Wes Anderson ist zurück. Ihr wisst schon, der mit den symmetrischen Bildern und knalligen Farben. Sein neuer Film kommt nach der Weltpremiere in Cannes jetzt nach Deutschland und ich war vorsichtig gespannt: Wird das immergleiche Konzept auf Dauer langweilig oder liefert er hier tatsächlich einen Meisterstreich?
Phöniwas?
Es hat Ewigkeiten gedauert, bis ich mir den Titel des Films merken konnte. So langsam bekomme ich’s hin, aber falls auch euch im Vokabular das Wort phönizisch fehlt, hol’ ich euch mal kurz ab: Phönizien bezeichnet ein Gebiet, das während des Altertums (1. Jahrtausend v. Chr.) am östlichen Ende des Mittelmeers lag. Strukturiert in Stadtstaaten waren die Phönizier – die sich selbst nicht als solche bezeichneten, sondern sich nach den Namen der jeweiligen Stadt benannten – auf Handel und Seefahrt spezialisiert. Dadurch dehnten sie über die Zeit ihr Einflussgebiet teilweise bis Spanien aus und erlangten Reichtum u.a. durch den Verkauf von Holz der Libanonzedern. Überbleibsel der Phönizier findet man heute in der Sprache, denn: Das phönizische Alphabet diente als Grundlage für verschiedene europäische Schriften (z.B. griechisch) sowie der hebräischen und arabischen Schrift.

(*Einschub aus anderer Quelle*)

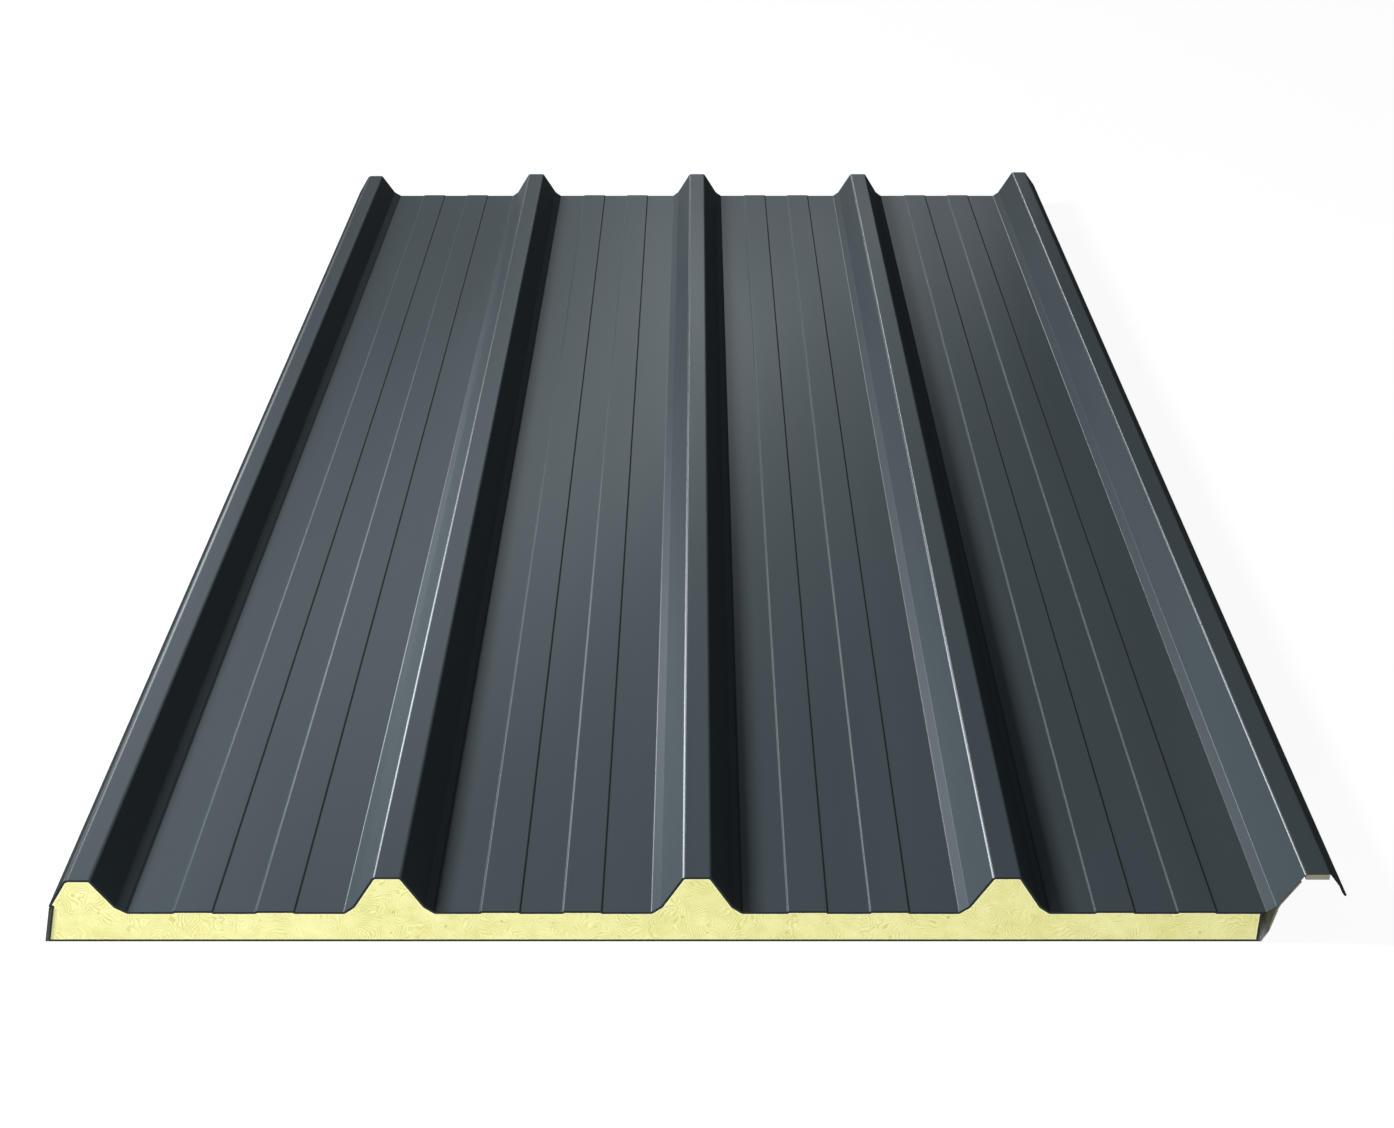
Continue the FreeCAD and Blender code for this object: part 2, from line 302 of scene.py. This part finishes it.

Bildungsauftrag erfüllt, jetzt aber zum phözinischen Meisterstreich: Worum geht es überhaupt? Nachdem er erneut einen Attentat überlebt, möchte der Unternehmer Zsa-zsa Korda (Benicio del Toro) den Kontakt zu seiner entfremdeten Tochter Liesl (Mia Threapleton) suchen und diese zur Alleinerbin machen. Die ist allerdings gerade im Begriff eine Nonne zu werden, startet jedoch kurz darauf eine wilde Reise durch Phönizien auf der Jagd nach Investoren. Ich würde lügen, wenn ich behaupte, ich hätte die Story komplett verstanden, aber so oder so ähnlich beginnt der ganze Spaß.
Originalitätsparadoxon
Wes Anderson – der Mann, der für die Entstehung der Symmetrie verantwortlich ist – macht in Der phönizinische Meisterstreich einmal mehr das, was er über die Jahre perfektioniert hat. Absurde Story, noch absurdere Charaktere, symmetrische Bilder, knallige Farben und ein starbesetzter Cast: Alles, was Fans lieben, findet sich auch hier wieder. Das Szenenbild und das Kostümdesign sind wieder absolut einwandfrei und wunderschön. Genauso schön wie Michael Cera, der für mich – neben zwei Szenen, die ich nicht vorwegnehmen möchte (eine involviert Bryan Cranston) – mit Abstand das Highlight in den gut 100 Minuten bietet. Der Film hat seine Momente und kann durchaus gut unterhalten, aber insgesamt war mir die Prämisse doch zu wenig für die Laufzeit; 20 Minuten weniger hätten hier sicher nicht geschadet.
Dem phonetischen Meisterstreich ist nicht von der Hand zu weisen, dass es eine originelle Geschichte ist, die kreative Ideen hat und das weiß ich (in Zeiten von Remakes, Sequels etc. pp.) sehr zu schätzen. Am Ende geht man eben auch ins Kino, um Dinge zu sehen, die man vorher noch nie gesehen hat und das ist auch bei diesem Film wieder der Fall. Und doch ist das wieder ein ganz typischer Anderson-Film nach Schema F, wie etwa zuletzt Asteroid City. Das wirft die spannende Frage auf: Wie originell ist ein Werk noch, wenn der Regisseur dann doch seit Jahren einfach immer das Gleiche macht?
Keine Überraschungen
Wer vorher kein Wes Anderson-Fan war, wird es auch nach diesem Film nicht werden. Anderson setzt hier auf Altbewährtes und verpasst dadurch leider den filmischen Meisterstreich. Und doch ist das hier definitiv kein schlechter Film. Wer also ein Faible für diese Ästhetik hat und gerne originelle und abstruse Geschichten auf der Leinwand sieht, bekommt mit Der phönizische Meisterstreich genau das und kann ohne Sorge zum nächsten Kino rennen. Dort läuft der Film nämlich seit dem 29. Mai.